Um sich einer Antwort anzunähern, wird versucht, Begriff und Praxis des sozialistischen Realismus weniger als ästhetische Doktrin, sondern als gesellschaftspolitisches Organisationsprogramm zu analysieren.1 Zunächst geht es um die erkenntnisleitenden Voraussetzungen der Fragestellung, um dann, nach einer Zwischenbemerkung zum Totalitarismus, die Begriffsentwicklung bis zur Entstehung des sozialistischen Realismus zu erläutern. Abschließend wird auf die Stärke des kapitalistischen Realismus verwiesen.
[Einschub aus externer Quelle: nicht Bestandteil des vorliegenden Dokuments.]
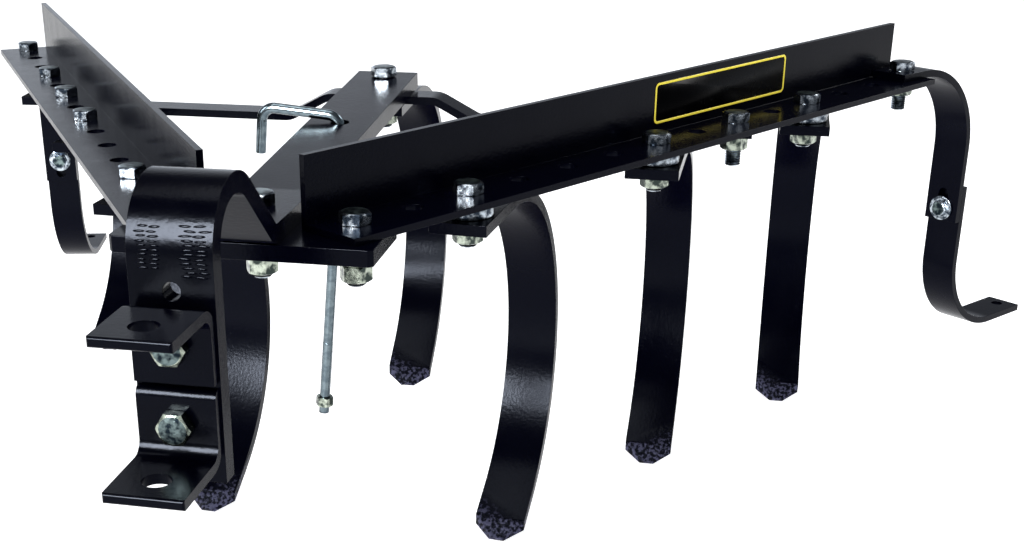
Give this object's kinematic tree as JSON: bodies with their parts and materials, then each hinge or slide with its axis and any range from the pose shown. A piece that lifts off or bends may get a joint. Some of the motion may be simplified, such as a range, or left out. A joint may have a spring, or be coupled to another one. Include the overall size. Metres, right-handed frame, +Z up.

Der Analysemaßstab des sozialistischen Realismus kann nur die Praxis der sozialistischen Gesellschaft sein. Nach bürgerlich-kapitalistischen Kriterien müssen sämtliche Sozialismusversuche als vergeblich gelten. Letztlich geht es also darum, die Relevanz des sozialistischen Realismus als Lebens- und Organisationsform zu begreifen, wodurch sich der Stellenwert seiner Programmatik erhöht. Denn dass die Suche nach gesellschaftlich angemessenen Lebensformen mit dem spätimperialistischen Stadium des Kapitalismus abgeschlossen wäre, kann man nun wahrlich nicht behaupten.

 

Erkenntnisleitende Voraussetzungen

Die Inthronisierung des sozialistischen Realismus auf dem I. Allunionskongress der Sowjetschriftsteller im Sommer 1934 wirft die Frage auf, in welchem gesellschaftlichen Zustand sich diese Einführung vollzog. Die Bezeichnung dieser gesellschaftlichen Periode in der Sowjetunion mit dem Begriff Stalinismus erzeugt mehr Probleme als sie zu lösen vorgibt. Denn immer, wenn ein Begriff auf ein einzelnes Individuum zurückgeht, müssen verschiedene Parameter der Analyseleistung auf der Strecke bleiben. Zwei Pole könnten unterschieden werden. Der eine Pol wäre die ältere Definition der »exzessiv machtorientierten Ordnung der Innen- und Außenbeziehungen einer Gesellschaft des erklärten Übergangs zum Sozialismus«, wie sie 1967 von Werner Hofmann vorgeschlagen worden ist (13). Sie hat den Vorteil, den Übergangscharakter innerhalb des Sozialismus herauszustellen, der heute meist vergessen wird. Der andere Pol wäre das, was Moshe Lewin (2005) als »bürokratischen Apparatesozialismus« beschrieben hat, um auch hier die Vorläufigkeit im Gesamtzusammenhang der sowjetischen Geschichte zu kategorisieren (39ff; 84ff). Eine Draufsicht kann aus den nach wie vor erhellenden Ausführungen von Maurice Merleau-Ponty (1968) über Humanismus und Terror gewonnen werden, der als eine seltene Ausnahme sich seinerzeit bemühte, die Grenzen des bürgerlichen Denkens zu überwinden. Mit Merleau-Ponty müsste man sagen:

"Es heißt die Vernunft geringschätzen, wenn man sie als ein Privileg der Eingeweihten des Westens definiert und sie von aller Verantwortung gegenüber der übrigen Welt entbindet und besonders von der Pflicht, die Varietät der geschichtlichen Situationen zu verstehen. Den Einklang mit uns selbst und mit den Anderen, also die Wahrheit suchen, nicht allein in der Refl exion a priori und im einsamen Denken, sondern auch in der Erfahrung der konkreten Situation und im Dialog mit den anderen Lebenden, ohne den die innere Evidenz ihr allgemeines Recht nicht zu beweisen vermag: Diese Methode ist das genaue Gegenteil des Irrationalismus, der unsere Inkohärenz und unseren Missklang mit den Anderen für unabänderlich hält, während sie uns für fähig hält, jene zu bezwingen." (97f, Hervorh. i. Orig.)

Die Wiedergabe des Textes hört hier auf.